Selanjutnya, gelandang Curtis Jones tinggal berhadapan satu lawan satu dengan Henderson dalam transisi serangan balik di menit ke-75. Tembakan Jones pun melenceng ke sisi kiri gawang Palace. Terakhir, pada menit 90+1, bek Palace, Mitchell, bisa mengeblok sontekan Salah. Jika tak ada Mitchell, bola itu pasti masuk ke gawang karena Henderson hanya menyaksikan Salah menyontek bola.

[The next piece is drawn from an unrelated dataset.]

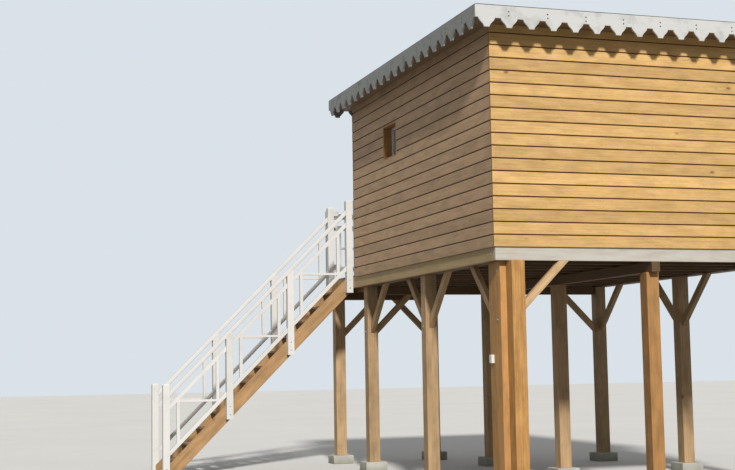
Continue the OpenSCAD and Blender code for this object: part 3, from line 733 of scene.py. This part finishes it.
# Door: the knob stands out from its face, and boards and ledges each take half of the leaf's thickness
KNOB_OUT = 0.060
LEAF_FACE = LEAF[1][1] - KNOB_OUT
HALF_LEAF = (LEAF[1][1] - LEAF[0][1] - KNOB_OUT) / 2
LEAF_H = LEAF[1][2] - LEAF[0][2]
PLANKS = 6
PLANK_GAP = 0.0005
PLANK_EASE = 0.005
LEDGES = (0.1, 0.5, 0.9)
LEDGE_END = 0.0425
LEDGE_HALF = 0.055
# The knob's radii and how far they stand out, from its rose to its end
KNOB_PROFILE = ((0.030, -SUNK), (0.030, 0.004), (0.010, 0.007), (0.009, 0.030), (0.016, 0.036),
                (0.024, 0.046), (0.023, 0.055), (0.014, 0.0595))
KNOB_IN = 0.070
KNOB_UP = 1.0
HINGES = (0.12, 0.88)
HINGE_IN = 0.004
# A hinge strap's length, where its point starts, half its height at both places, and its thickness
STRAP = 0.36
STRAP_POINT = 0.33
STRAP_ROOT = 0.020
STRAP_END = 0.009
STRAP_T = 0.004
STRAP_SCREWS = (0.03, 0.12, 0.21, 0.31)
STRAP_SCREW_HEAD = (0.005, 0.002)


def on_leaf(x, out, z):
    return (x, LEAF_FACE - HALF_LEAF + out, z)


def door_boards():
    piece = Piece("door_boards", 23)
    width = (LEAF[1][0] - LEAF[0][0]) / PLANKS
    for i in range(PLANKS):
        a = LEAF[0][0] + i * width
        b = a + width
        low, high, shoulder = a + PLANK_GAP, b - PLANK_GAP, HALF_LEAF - PLANK_EASE
        outline = [(low, 0.0), (low, shoulder), (a + PLANK_EASE, HALF_LEAF),
                   (b - PLANK_EASE, HALF_LEAF), (high, shoulder), (high, 0.0)]
        piece.prism(outline, LEAF[0][2], LEAF[1][2], on_leaf, (2, 0, 1))
    for part in LEDGES:
        z = LEAF[0][2] + part * LEAF_H
        piece.box((LEAF[0][0] + LEDGE_END, LEAF_FACE - 2 * HALF_LEAF, z - LEDGE_HALF),
                  (LEAF[1][0] - LEDGE_END, LEAF_FACE - HALF_LEAF, z + LEDGE_HALF), ALONG_X, bevel=0.004)
    piece.make(M["white"], "white_paint", "door_leaf")


def door_iron():
    """The knob and two strap hinges with their screws."""
    piece = Piece("door_iron", 25)
    knob = (LEAF[1][0] - KNOB_IN, LEAF_FACE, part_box("floor_deck")[1][2] + KNOB_UP)
    piece.turned(knob, (0, 1, 0), KNOB_PROFILE, 20, smooth=True)
    for part in HINGES:
        x, z = LEAF[0][0] + HINGE_IN, LEAF[0][2] + part * LEAF_H
        outline = [(x, z - STRAP_ROOT), (x + STRAP_POINT, z - STRAP_END), (x + STRAP, z),
                   (x + STRAP_POINT, z + STRAP_END), (x, z + STRAP_ROOT)]
        piece.prism(outline, LEAF_FACE, LEAF_FACE + STRAP_T, lambda u, v, w: (u, w, v), (0, 2, 1))
        for step in STRAP_SCREWS:
            piece.disc((x + step, LEAF_FACE + STRAP_T, z), (0, 1, 0), *STRAP_SCREW_HEAD)
    piece.make(M["bolt"], "white_paint")


door_boards()
door_iron()

# Roof: its edges are the outer faces of the trim, and it rises at one slope to the ridge
EDGE_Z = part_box("trim_front")[1][2]
RX0, RY0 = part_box("trim_left")[0][0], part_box("trim_front")[0][1]
RX1, RY1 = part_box("trim_right")[1][0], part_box("trim_back")[1][1]
HALF = (RX1 - RX0) / 2
SLOPE = (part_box("roof_deck")[1][2] - EDGE_Z) / HALF
# Each side of the roof: where its eave starts, the way along the eave, the way up, and its length
SIDES = (((RX0, RY0), (1, 0), (0, 1), RX1 - RX0), ((RX1, RY0), (0, 1), (-1, 0), RY1 - RY0),
         ((RX1, RY1), (-1, 0), (0, -1), RX1 - RX0), ((RX0, RY1), (0, -1), (1, 0), RY1 - RY0))

# Shingles: courses of tabs that are thickest at their lower edge
COURSE = 0.14
COURSE_LAP = 0.02
TAB = 0.30
TAB_GAP = 0.002
# How far the shingles stay from the edge of the roof and from its hips
EDGE_IN = 0.004
SHINGLE_SUNK = 0.001
BUTT = 0.008
TAPER = 0.005

# Caps along the hips and the ridge
CAP_HALF = 0.07
CAP_PITCH = 0.16
CAP_LAP = 0.15
CAP_START = 0.1
CAP_UNDER = 0.002
CAP_HIGH = 0.012
CAP_LOW = 0.0085


def roof_z(x, y):
    return EDGE_Z + SLOPE * min(x - RX0, RX1 - x, y - RY0, RY1 - y)


def shingle_side(piece, start, along_eave, uphill, length):
    """The shingles of one side of the roof, cut at its hips."""
    def spot(along, up, lift):
        return (start[0] + along_eave[0] * along + uphill[0] * up,
                start[1] + along_eave[1] * along + uphill[1] * up, EDGE_Z + SLOPE * up + lift)

    for course in range(math.ceil(HALF / COURSE)):
        low = max(course * COURSE, EDGE_IN)
        high = min((course + 1) * COURSE + COURSE_LAP, HALF)
        first = -TAB * (0.5 if course % 2 else 0.0)
        for tab in range(math.ceil((length - first) / TAB)):
            a = first + tab * TAB + TAB_GAP
            b = a + TAB - 2 * TAB_GAP
            flat = clip([(a, low), (b, low), (b, high), (a, high)], -1, 1, -EDGE_IN)
            flat = clip(flat, 1, 1, length - EDGE_IN)
            if len(flat) < 3:
                continue
            points = [spot(along, up, -SHINGLE_SUNK) for along, up in flat]
            points += [spot(along, up, BUTT - TAPER * (up - low) / COURSE) for along, up in flat]
            piece.add(points, prism_faces(len(flat)))


def cap_line(piece, start, end):
    """Caps from start up to end, each bent over the line and lying on the one before."""
    along = end - start
    steps = round(along.length / CAP_PITCH)
    flat = Vector((along.x, along.y, 0)).normalized()
    side = Vector((-flat.y, flat.x, 0)) * CAP_HALF
    for i in range(steps):
        a = start + along * (i / steps)
        b = start + along * ((i + 1 + CAP_LAP) / steps if i < steps - 1 else 1.0)
        if i == 0 and start.z < end.z:
            a = start + along * (CAP_START / along.length)
        points = []
        for lift_a, lift_b in ((CAP_UNDER, CAP_UNDER), (CAP_HIGH, CAP_LOW)):
            for p, lift in ((a, lift_a), (b, lift_b)):
                for way in (-1, 0, 1):
                    q = p + side * way
                    points.append((q.x, q.y, roof_z(q.x, q.y) + lift))
        piece.add(points, [[0, 1, 4, 3], [1, 2, 5, 4], [9, 10, 7, 6], [10, 11, 8, 7], [0, 3, 9, 6],
                           [8, 11, 5, 2], [1, 0, 6, 7], [2, 1, 7, 8], [3, 4, 10, 9], [4, 5, 11, 10]])


shingles = Piece("roof_shingles", 31)
for side_of_roof in SIDES:
    shingle_side(shingles, *side_of_roof)
ridge_z = EDGE_Z + SLOPE * HALF
ridge_a = Vector(((RX0 + RX1) / 2, RY0 + HALF, ridge_z))
ridge_b = Vector(((RX0 + RX1) / 2, RY1 - HALF, ridge_z))
for x in (RX0, RX1):
    for y, ridge_end in ((RY0, ridge_a), (RY1, ridge_b)):
        cap_line(shingles, Vector((x, y, EDGE_Z)), ridge_end)
cap_line(shingles, ridge_a, ridge_b)
shingles.make(M["felt"], "felt")

# Screws in the eave trim, in pairs; a head is its radius and its height
SCREW_END = 0.38
SCREW_PITCH = 0.44
SCREW_DOWNS = (0.060, 0.102)
SCREW_HEAD = (0.0085, 0.0015)


def trim_screws():
    piece = Piece("trim_screws", 41)
    for low, high, axis, face, direction in (
        (RX0, RX1, 0, RY0, (0, -1, 0)), (RX0, RX1, 0, RY1, (0, 1, 0)),
        (RY0, RY1, 1, RX0, (-1, 0, 0)), (RY0, RY1, 1, RX1, (1, 0, 0)),
    ):
        length = high - low - 2 * SCREW_END
        pairs = round(length / SCREW_PITCH)
        for i in range(pairs + 1):
            s = low + SCREW_END + length * i / pairs
            for down in SCREW_DOWNS:
                spot = (s, face, EDGE_Z - down) if axis == 0 else (face, s, EDGE_Z - down)
                piece.disc(spot, direction, *SCREW_HEAD)
    piece.make(M["bolt"], "white_paint")


trim_screws()

# Bolts: how far under the rim they go through the posts, and how far over its foot through the rim
POST_BOLTS = (0.10, 0.62)
RIM_BOLT_UP = 0.07
RIM_BOLT_APART = 0.04
# Radius and height of each head
WASHER = (0.014, 0.006)
NUT = (0.007, 0.011)
RIM_BOLT = (0.011, 0.006)
NEWEL_BOLT = (0.009, 0.004)
# The stair: newels to a side, its rises and goings, and its bolts over the line of the nosings
NEWELS = 4
RISERS = 13
GOING = 0.207
NEWEL_BOLT_UPS = (-0.02, -0.13)
FOOT_BOLT_UPS = (0.03, -0.02)


def post_bolts(piece):
    """Coach bolts through the outer posts, and two in the rim over each of them."""
    rim_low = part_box("rim_sides")[0][2]
    for side, post in ((-1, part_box("posts_left")), (1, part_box("posts_right"))):
        face = post[0][0] if side < 0 else post[1][0]
        rim_face = X0 + CLAD if side < 0 else X1 - CLAD
        half = (post[1][0] - post[0][0]) / 2
        for y in (post[0][1] + half, (Y0 + Y1) / 2, post[1][1] - half):
            for down in POST_BOLTS:
                spot = (face, y, rim_low - down)
                piece.disc(spot, (side, 0, 0), *WASHER, sides=12)
                piece.disc(spot, (side, 0, 0), *NUT, sides=6, dome=0.9)
            for apart in (-RIM_BOLT_APART, RIM_BOLT_APART):
                spot = (rim_face, y + apart, rim_low + RIM_BOLT_UP)
                piece.disc(spot, (side, 0, 0), *RIM_BOLT, sides=6)


def newel_bolts(piece):
    """Two bolts through each stair newel into its string, or into the foot block."""
    rail, newels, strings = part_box("handrails"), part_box("newels"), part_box("stair_strings")
    room_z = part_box("floor_deck")[1][2]
    newel = rail[0][0] - newels[0][0]
    foot_x, top_x = rail[0][0] - newel / 2, rail[1][0] + newel / 2
    last = NEWELS - 1
    for i in range(NEWELS):
        x = top_x + (foot_x - top_x) * i / last
        nose = room_z + (x - strings[1][0]) * room_z / RISERS / GOING
        for up in NEWEL_BOLT_UPS if i < last else FOOT_BOLT_UPS:
            for y, way in ((strings[0][1] - newel, -1), (strings[1][1] + newel, 1)):
                piece.disc((x, y, nose + up), (0, way, 0), *NEWEL_BOLT)


bolts = Piece("frame_bolts", 43)
post_bolts(bolts)
newel_bolts(bolts)
bolts.make(M["zinc"], "new_timber")


# Stage, light and camera
def seen_directly(tree):
    """1 for what the camera, a reflection or the glass shows, 0 for bounced light."""
    path = tree.nodes.new("ShaderNodeLightPath")
    seen = maths(tree, "MAXIMUM", path.outputs["Is Camera Ray"], path.outputs["Is Glossy Ray"])
    return maths(tree, "MAXIMUM", seen, path.outputs["Is Transmission Ray"])


def pale_floor(size):
    """A pale floor that sends little light back up, as grass and earth do."""
    bpy.ops.mesh.primitive_plane_add(size=size, location=(0, 0, 0))
    floor = bpy.context.object
    floor.name = "floor"
    mat, tree, bsdf = shader("pale_floor")
    cloud = noise(tree, place(tree), 0.4, 3.0, 0.5)
    pale = ramp(tree, cloud, [(0.3, (0.64, 0.64, 0.63)), (0.7, (0.67, 0.67, 0.66))])
    tree.links.new(mix(tree, seen_directly(tree), (0.22, 0.22, 0.21), pale), bsdf.inputs["Base Color"])
    bsdf.inputs["Roughness"].default_value = 0.9
    floor.data.materials.append(mat)


def key_light(energy, degrees, colour, shines):
    """A sun as wide as degrees, which softens its shadows; shines is the way that its light goes."""
    sun = bpy.data.objects.new("key", bpy.data.lights.new("key", "SUN"))
    sun.data.energy = energy
    sun.data.angle = math.radians(degrees)
    sun.data.color = colour
    sun.rotation_euler = Vector(shines).to_track_quat("-Z", "Y").to_euler()
    bpy.context.scene.collection.objects.link(sun)


def studio_world(light, strength, backdrop):
    """An even light from all round, with the backdrop's own colour behind the object."""
    world = bpy.data.worlds.new("studio")
    bpy.context.scene.world = world
    world.use_nodes = True
    tree = world.node_tree
    tree.nodes.clear()
    out = tree.nodes.new("ShaderNodeOutputWorld")
    fill = node(tree, "ShaderNodeBackground", Color=(*light, 1.0), Strength=strength)
    shown = node(tree, "ShaderNodeBackground", Color=(*backdrop, 1.0), Strength=1.0)
    blend = tree.nodes.new("ShaderNodeMixShader")
    tree.links.new(seen_directly(tree), blend.inputs[0])
    tree.links.new(fill.outputs[0], blend.inputs[1])
    tree.links.new(shown.outputs[0], blend.inputs[2])
    tree.links.new(blend.outputs[0], out.inputs["Surface"])


# The camera was fitted to the straight edges of the cabin in the photograph
PHOTO_WIDTH = 735
FOCAL_PIXELS = 1348.876
SENSOR = 36.0
YAW, PITCH, ROLL = -0.3183, 0.0956, -0.0168
# How far it stands to the left of the near corner and in front of it, and its height
ASIDE, AWAY, EYE = 5.659, 12.9445, 1.4349


def photo_camera():
    """The camera of the photograph, turned by YAW, then PITCH, then ROLL."""
    camera = bpy.data.objects.new("camera", bpy.data.cameras.new("camera"))
    bpy.context.scene.collection.objects.link(camera)
    bpy.context.scene.camera = camera
    camera.data.sensor_fit = "HORIZONTAL"
    camera.data.sensor_width = SENSOR
    camera.data.lens = FOCAL_PIXELS / PHOTO_WIDTH * SENSOR
    camera.data.clip_end = 300
    forward = Vector((-math.sin(YAW) * math.cos(PITCH), math.cos(YAW) * math.cos(PITCH), math.sin(PITCH)))
    level = Vector((math.cos(YAW), math.sin(YAW), 0))
    upright = level.cross(forward)
    to_right = math.cos(ROLL) * level + math.sin(ROLL) * upright
    to_top = -math.sin(ROLL) * level + math.cos(ROLL) * upright
    turn = Matrix((to_right, to_top, -forward)).transposed()
    camera.matrix_world = Matrix.Translation((X0 - ASIDE, Y0 - AWAY, EYE)) @ turn.to_4x4()


pale_floor(size=120)
key_light(energy=3.85, degrees=5, colour=(1.0, 0.965, 0.91), shines=(0.06, 0.28, -0.200))
studio_world(light=(1.0, 0.99, 0.97), strength=0.31, backdrop=(0.70, 0.76, 0.81))
photo_camera()
bpy.context.scene.view_settings.view_transform = "Standard"

bpy.context.view_layer.update()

Terkait terlalu sering membuang peluang itu, Andy Robertson, bek sayap kiri Liverpool, berkata, ”Ini adalah cerita yang kami alami dalam beberapa gim terakhir. Itu mengapa kami telah dihukum dalam beberapa pertandingan, termasuk di gim (kontra Palace) ini,” ucap Robertson seperti dikutip BBC.
Meski demikian, Robertson menilai tidak hanya pemain depan yang harus berbenah untuk keluar dari periode buruk saat ini. Skuad Liverpool juga harus berbenah untuk membenahi performa bertahan sebagai sebuah tim.
Penantian tujuh tahun
Adapun Palace perlu menanti tujuh tahun untuk kembali mengalahkan Liverpool di Anfield. Penantian mereka sejak April 2017 akhirnya berakhir.
Di sisi lain, Si Elang juga bisa kembali meraup kemenangan pada laga tandang di Liga Inggris musim ini setelah menjalani 10 gim nirmenang di luar kandang. Sebelum di Anfield, mereka bisa membawa hasil positif dari markas Burnley pada November lalu.
Henderson bangga dengan kemenangan penting yang mereka raih di Anfield. Ia menyebut kemenangan itu adalah buah dari keyakinan dan keberhasilan menjalankan taktik yang telah disiapkan sang manajer.
”Kami tahu setiap datang ke sini (Anfield), kami akan sangat sibuk. Kami melakukan banyak blok, itu adalah penyelamatan yang dilakukan teman-teman untuk saya, sehingga saya juga membalas performa mereka dengan beberapa penyelamatan,” ujar Henderson kepada BBC.
Palace juga seharusnya bisa mencetak lebih dari satu gol seiring catatan 1,87 xG. Ada dua peluang diciptakan Palace setelah mencetak skor.
Pada menit ke-17, sepakan penyerang Jean-Philippe Mateta disapu Robertson di garis gawang. Kans Mateta di menit ke-74 juga gagal berbuah gol karena ditepis kiper Liverpool, Alisson Becker.